12 January 2007

To be healed is to be obedient

1st Week OT(F): Hebrews 4.1-5, 11 and Mark 2.1-12
Fr. Philip N. Powell, OP
St. Albert the Great Priory, Irving, TX

PODCAST!

The source of our sickness is disobedience. What ails us, what dis-eases us, what stirs our peace and hacks at our trusting foundation is our failure to listen, to attend to the Word, to receive and collect in the Good News—all of the Good News not just the safe, cheery bits—all of the teachings of Christ, to bring them in, tend to them, and harvest their powerful fruit for our holiness, our witness, and our mission. Without the food of the Word made flesh, the truth of the faith, we are left to starve on a junk food diet of wishful thinking, emotive fantasy, destructive curiosity, and, finally, religious disobedience—an adolescent tantrum of the heart and mind that rebels against truth b/c knowing the truth is a step toward being freed from the slavery of sin, a step toward being made a slave to Christ. To be healed is to hear the Word spoken to your disobedience—to hear him and listen!

From Hebrews we read: “…we have received the Good News just as our ancestors did.” We have heard the same message, heard the same covenant, received the same law as did those who came before us in faith, “but the word that they heard did not profit them, for they were not united in faith with those who listened.” To be “united in faith with those who listened” is precisely what we mean when we use the word Tradition to point to some teaching that defines us as Catholics. We are able to stand here in Irving, TX in 2007 and reach back 100, 500, 1,000, 2,000 years and lay our hands on an ancient wisdom—not just information or knowledge, not just data and figures—but true wisdom, faithfully lived, sometimes messy, sometimes difficult, but always humane, always a record of honest struggle, a record of hard won holiness in spite of mistakes, in spite of error and sin and the heart’s failure. Our Tradition—Christ’s teachings—held in his Body, the Church, our Tradition is the record of our faith-family’s obedience. Everything we are and everything we have as Catholics is what they heard and it is what we are hearing even now.

We are united in faith with those who listened.

Yesterday our preacher was a leper. Today he is a man paralyzed. Lowered through the roof of the house where Jesus is teaching, the man is healed b/c he listens to the Word spoken to him. Not just hears but listens—takes in, welcomes in the Word. Hears and obeys. And notice too that Jesus saw the faith of those who brought the man to him. The man is brought to Christ by a crowd of saints, a crowd of those who listened. And it is their faith, the trust of the communion that moves Jesus to speak his healing Word.

Jesus, demonstrating to the scribes his authority as Lord, begins this healing miracle by saying to the paralytic, “I say to you…” You. Just you. Attend to my voice, hear my words, and obey. Listen. “I say to you, rise, pick up your mat, and go home.” He hears and obeys—healed by a compelling Word of mercy, the Word who forgives his sins and brings him to faith, making him one of those who listened.

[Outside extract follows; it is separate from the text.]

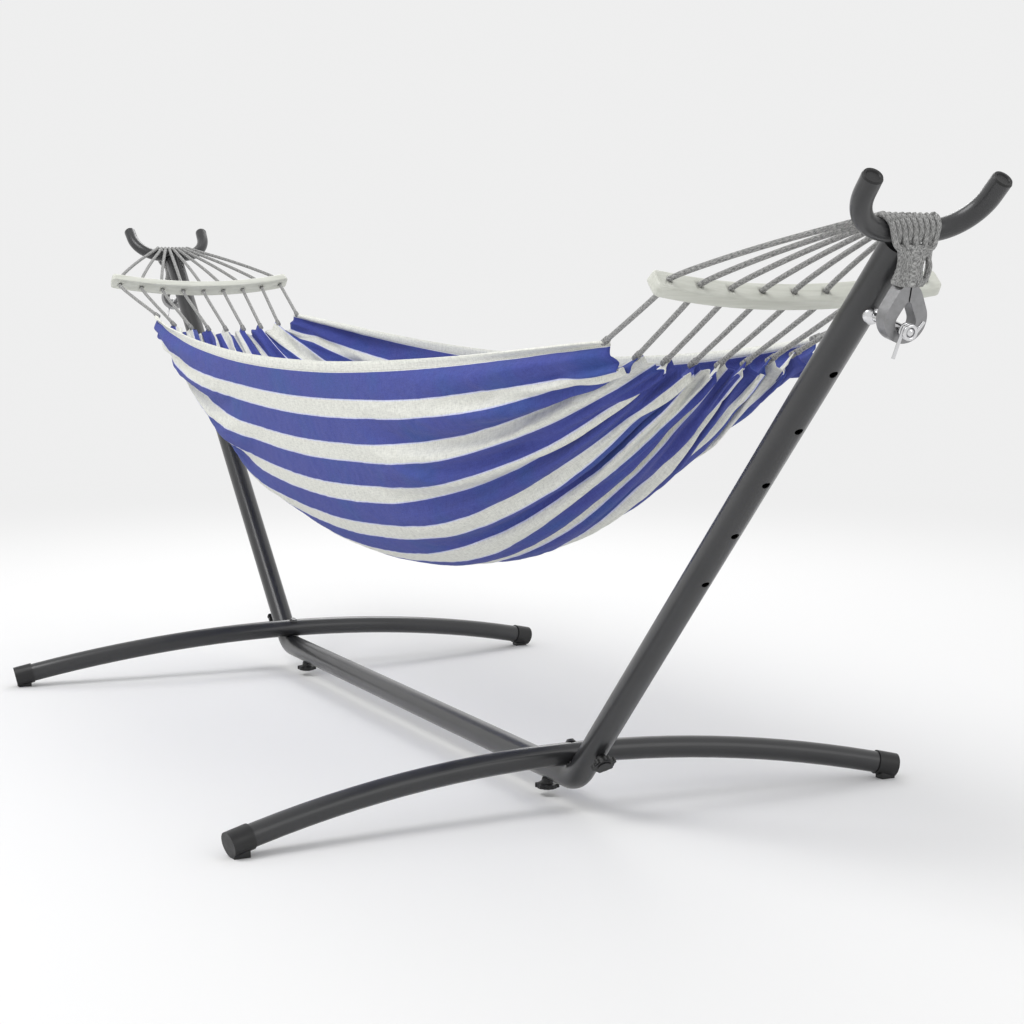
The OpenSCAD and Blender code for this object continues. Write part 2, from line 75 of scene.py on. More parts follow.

In your dis-ease, your paralysis, to whom do you listen? What word do your obey? You have (freely given) God’s revelation of Himself in scripture, in the magisterial interpretation of the tradition, in creation, and finally and uniquely in Jesus Christ. Who God is to us and for us is right there. What you need loosed can be loosed. What you need bound can be bound. Just listen: Child, your sins are forgiven!